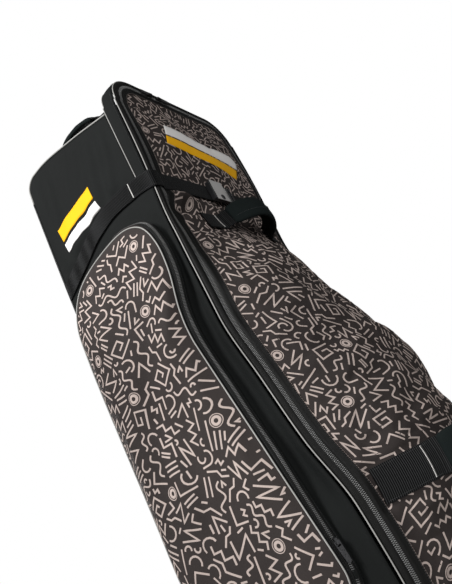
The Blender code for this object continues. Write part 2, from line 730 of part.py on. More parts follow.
def build_head_handle():
    """Grab handle on the head end, beside its left edge, running front to back."""
    x = -0.138
    low_y = -0.092
    length = 0.190
    width = 0.032

    def webbing(s):
        y = low_y + s * length
        return Vector((x, y, head_z(x, y) + 0.0020 + bump(s, 0.12, 0.88, 0.022)))

    def place(s, t):
        across = (t - 0.5) * width
        level_y = low_y + 0.5 * length if 0.2 < s < 0.8 else webbing(s).y
        rise = head_z(x + across, level_y) - head_z(x, level_y)
        return webbing(s) + Vector((across, 0.0, rise))

    def width_axis(s):
        middle_y = low_y + 0.5 * length
        return Vector((width, 0.0, head_z(x + width / 2, middle_y) - head_z(x - width / 2, middle_y))).normalized()

    def grip_line(s):
        return webbing(0.27 + s * 0.46) + Vector((0.0, 0.0, WEBBING / 2))

    def lift_axis(s):
        tangent = (grip_line(s + 0.01) - grip_line(s - 0.01)).normalized()
        return width_axis(s).cross(tangent).normalized()

    sheet("head_handle_webbing", 26, 1, place, WEBBING, WEB_BLACK)
    sleeve("head_handle_grip", grip_line, width_axis, lift_axis, width + 0.006, WEBBING + 0.008, 0.0035, 12, CLOTH_BLACK)


def build_lid():
    lid_panel()
    edge_strip("lid_zip_tape", COIL_INSET + SEAM / 2, TAPE_INSET, CLOTH_BLACK)
    seam_girth = half_girth(STRAP_Z) - COIL_INSET - SEAM

    def flat(s):
        return 0.0022

    lid_strap("lid_strap_left", -seam_girth, -0.026, STRAP_Z, STRAP_WIDTH, flat, 8)
    lid_strap("lid_strap_right", 0.018, seam_girth, STRAP_Z, STRAP_WIDTH, flat, 8)
    buckle_y = front_y(0.0, STRAP_Z) - 0.0022 - WEBBING - 0.0026
    side_release_buckle("lid_buckle", (-0.002, buckle_y, STRAP_Z), (0.0, -1.0, 0.0))
    plate_y = buckle_y - 0.010 - GAP
    box("lid_buckle_plate", (-0.042, plate_y - 0.0012, STRAP_Z - 0.024), (-0.004, plate_y, STRAP_Z + 0.024), METAL_GREY)
    carry_handle("upper", 0.918, -0.112, 0.126, HANDLE_WEB, 0.20, 0.86, 0.052)
    low_z = 0.390
    low_end = half_girth(low_z) - TAPE_INSET - 0.006
    carry_handle("lower", low_z, -low_end, low_end, CARRY_WEB, 0.24, 0.76, 0.044)


def build_sliders():
    zip_z = BODY_TOP - COIL_INSET
    for prefix, x, side in (("left", -0.072, -1), ("right", -0.046, 1)):
        point = on_front(x, zip_z)
        zip_slider(prefix + "_lid_slider", point, (side, 0, 0), (0, -1, 0))
        zip_pull(prefix + "_lid_pull", point, (side, 0, 0), (0, -1, 0))
    for prefix, side in (("left", -1), ("right", 1)):
        point, travel, outward = pocket_zip_frame(side)
        zip_slider(prefix + "_pocket_slider", point, travel, outward)
        zip_pull(prefix + "_pocket_pull", point, -travel, outward)


build_shell()
build_club_straps()
build_head_handle()
build_lid()
build_sliders()
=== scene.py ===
"""Golf travel case: the looks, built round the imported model.

Metres, +Z up towards the club heads, +X across the bag, front (the lid) towards -Y.
"""
import math

import bmesh
import bpy
import numpy as np
from mathutils import Matrix, Vector


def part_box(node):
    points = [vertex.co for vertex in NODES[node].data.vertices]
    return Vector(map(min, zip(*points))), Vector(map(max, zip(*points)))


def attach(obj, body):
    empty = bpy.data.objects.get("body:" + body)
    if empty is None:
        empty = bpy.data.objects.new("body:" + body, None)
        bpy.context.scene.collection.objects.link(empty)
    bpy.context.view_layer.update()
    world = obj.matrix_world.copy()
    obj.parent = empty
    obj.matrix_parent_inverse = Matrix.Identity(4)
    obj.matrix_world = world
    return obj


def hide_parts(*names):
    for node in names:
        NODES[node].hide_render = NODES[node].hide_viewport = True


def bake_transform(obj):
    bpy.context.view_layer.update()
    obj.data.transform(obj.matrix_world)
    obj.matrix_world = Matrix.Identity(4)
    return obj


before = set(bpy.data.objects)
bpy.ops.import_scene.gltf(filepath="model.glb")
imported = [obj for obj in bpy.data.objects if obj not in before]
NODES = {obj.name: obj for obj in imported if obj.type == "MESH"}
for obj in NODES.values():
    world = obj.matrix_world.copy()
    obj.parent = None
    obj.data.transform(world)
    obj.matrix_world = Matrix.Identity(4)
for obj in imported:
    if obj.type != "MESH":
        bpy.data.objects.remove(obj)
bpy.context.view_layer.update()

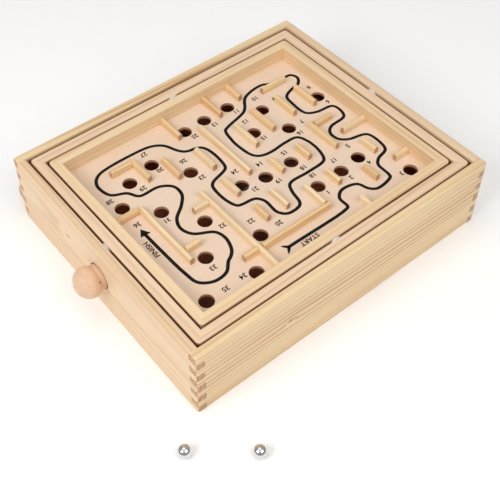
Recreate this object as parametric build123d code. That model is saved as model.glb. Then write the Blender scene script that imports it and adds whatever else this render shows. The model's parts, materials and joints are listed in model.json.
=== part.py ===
from build123d import *
import math
import os

# Tilt maze game: a finger-jointed wooden box holds an outer frame that tilts about X, and in it a
# maze tray that tilts about Y. A knob on a cross shaft pulls each one round with a cord and spring.
# Millimetres, +Z up. X runs along the long side, -Y is the player's side, and the origin is the
# middle of the box's underside.

# Box
BOX_LENGTH = 300.0
BOX_WIDTH = 250.0
BOX_HEIGHT = 70.0
WALL = 8.0
FINGERS = 10
BOX_CORNER_R = 2.5
BOX_EDGE_R = 2.0
BOX_INNER_EDGE_R = 1.0
BASE_THICKNESS = 4.0
INNER_X = BOX_LENGTH / 2 - WALL
INNER_Y = BOX_WIDTH / 2 - WALL
FINGER = BOX_HEIGHT / FINGERS

# Sloping floor that brings a dropped ball to the opening in the front wall
FLOOR_THICKNESS = 3.0
FLOOR_TOP_Z = 15.5
FLOOR_FALL_Y = 2.0
FLOOR_FALL_X = 0.6
FLOOR_CLEARANCE = 0.3
SUPPORT_WIDTH = 10.0
EXIT_X = 110.0
EXIT_LENGTH = 36.0
EXIT_HEIGHT = 22.0
EXIT_Z = 21.0
EXIT_CORNER_R = 6.0

# Ledge outside that opening, with a hollow where the balls come to rest
LEDGE_START_X = 84.0
LEDGE_END_X = 144.5
LEDGE_DEPTH = 21.5
LEDGE_BOTTOM = 6.0
LEDGE_HEIGHT = 8.5
LEDGE_RIM = 4.5
LEDGE_HOLLOW = 5.0
LEDGE_CORNER_R = 4.0
LEDGE_EDGE_R = 0.8

# Tilting frames: both are flush with each other, a little below the box's top edge
FRAME_TOP = 68.5
FRAME_BOTTOM = 49.5
FRAME_EDGE_R = 0.8
FRAME_CORNER_R = 3.0
OUTER_GAP = 2.3
RAIL = 9.0
TRAY_GAP = 2.0
RIM = 8.5
FRAME_X = INNER_X - OUTER_GAP
FRAME_Y = INNER_Y - OUTER_GAP
TRAY_X = FRAME_X - RAIL - TRAY_GAP
TRAY_Y = FRAME_Y - RAIL - TRAY_GAP

# Maze panel, its holes and its strips
BOARD_TOP = FRAME_TOP - 14.0
BOARD_THICKNESS = 3.0
GROOVE_DEPTH = 3.0
GROOVE_CLEARANCE = 0.3
HOLE_R = 6.25
HOLE_CHAMFER = 0.3
STRIP_WIDTH = 4.5
STRIP_HEIGHT = 6.5
STRIP_ROUND_R = 2.2

# Pivots
PIVOT_Z = 63.0
PIN_R = 2.0
PIN_CLEARANCE = 0.06
PIN_BITE = 6.0
PIN_INSET = 1.5
SPACER_R = 5.3
SPACER_SLACK = 0.3

# Cross shafts, bearings and knobs
SHAFT_R = 2.0
SHAFT_CLEARANCE = 0.05
SHAFT_X_Z = 38.0
SHAFT_Y_Z = 30.0
BEARING_DEPTH = 6.0
SHAFT_END_PLAY = 0.5
RECESS_R = 11.6
RECESS_DEPTH = 4.5
KNOB_R = 13.4
KNOB_HALF_LENGTH = 11.5
KNOB_CENTRE = 10.5
COLLAR_R = 10.9
COLLAR_START = -3.4
COLLAR_END = 3.8
KNOB_BORE_END = 12.0
KNOB_PIN_R = 0.8
KNOB_PIN_X = 4.9
KNOB_PIN_ANGLE = 29.5
KNOB_PIN_SINK = 1.2
CLIP_R = 5.0
CLIP_THICKNESS = 0.6
CLIP_SLACK = 0.2

# Cords and springs that tie each frame to its shaft
CORD_R = 0.4
CORD_TURNS = 3
CORD_PITCH = 1.0
CORD_STANDOFF = 0.05
CORD_X_OFFSET = 40.0
CORD_Y_OFFSET = 14.0
EYE_R = 1.8
EYE_WIRE_R = 0.45
EYE_DROP = 5.2
EYE_SCREW_R = 0.6
EYE_SCREW_LENGTH = 8.0
LOOP_R = 1.4
LINK_SLACK = 0.05
JOINT_SWELL = 1.12
SPRING_R = 1.8
SPRING_WIRE_R = 0.25
SPRING_PITCH = 0.8
SPRING_TURNS = 16

# Countersunk screws under the base
SCREW_HEAD_R = 3.0
SCREW_R = 1.4
SCREW_LENGTH = 7.5
SCREW_HEAD = 1.6
SCREW_Y = 80.0

# Steel balls
BALL_R = 5.5
BALL_PLACES = {"ball_1": (177.5, 145.0), "ball_2": (136.0, 178.5)}

# Centres of the holes a ball can fall through, row by row from the far side to the player's
HOLES = [
    (-107.8, 81.8), (61.0, 83.8), (106.8, 81.0),
    (-84.0, 43.7), (-62.0, 46.3), (-35.0, 47.2), (35.2, 57.5), (82.4, 48.3),
    (-36.3, 12.2), (-8.3, 12.2), (13.3, 7.2), (60.4, 18.7),
    (-62.3, -20.3), (81.7, -10.8),
    (-109.8, -35.2), (-34.6, -35.0), (36.8, -31.4), (104.0, -33.8),
    (-59.3, -53.2), (57.3, -59.0), (83.5, -53.0),
    (-37.2, -75.3), (-10.6, -74.8), (11.4, -73.8),
]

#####

Give back exactly the lines running from the line that contains "low_z = 0.390" through the line that contains "if empty is", and nothing outside them.

| RESULT OF THE EXERCISE |
    low_z = 0.390
    low_end = half_girth(low_z) - TAPE_INSET - 0.006
    carry_handle("lower", low_z, -low_end, low_end, CARRY_WEB, 0.24, 0.76, 0.044)


def build_sliders():
    zip_z = BODY_TOP - COIL_INSET
    for prefix, x, side in (("left", -0.072, -1), ("right", -0.046, 1)):
        point = on_front(x, zip_z)
        zip_slider(prefix + "_lid_slider", point, (side, 0, 0), (0, -1, 0))
        zip_pull(prefix + "_lid_pull", point, (side, 0, 0), (0, -1, 0))
    for prefix, side in (("left", -1), ("right", 1)):
        point, travel, outward = pocket_zip_frame(side)
        zip_slider(prefix + "_pocket_slider", point, travel, outward)
        zip_pull(prefix + "_pocket_pull", point, -travel, outward)


build_shell()
build_club_straps()
build_head_handle()
build_lid()
build_sliders()
=== scene.py ===
"""Golf travel case: the looks, built round the imported model.

Metres, +Z up towards the club heads, +X across the bag, front (the lid) towards -Y.
"""
import math

import bmesh
import bpy
import numpy as np
from mathutils import Matrix, Vector


def part_box(node):
    points = [vertex.co for vertex in NODES[node].data.vertices]
    return Vector(map(min, zip(*points))), Vector(map(max, zip(*points)))


def attach(obj, body):
    empty = bpy.data.objects.get("body:" + body)
    if empty is None:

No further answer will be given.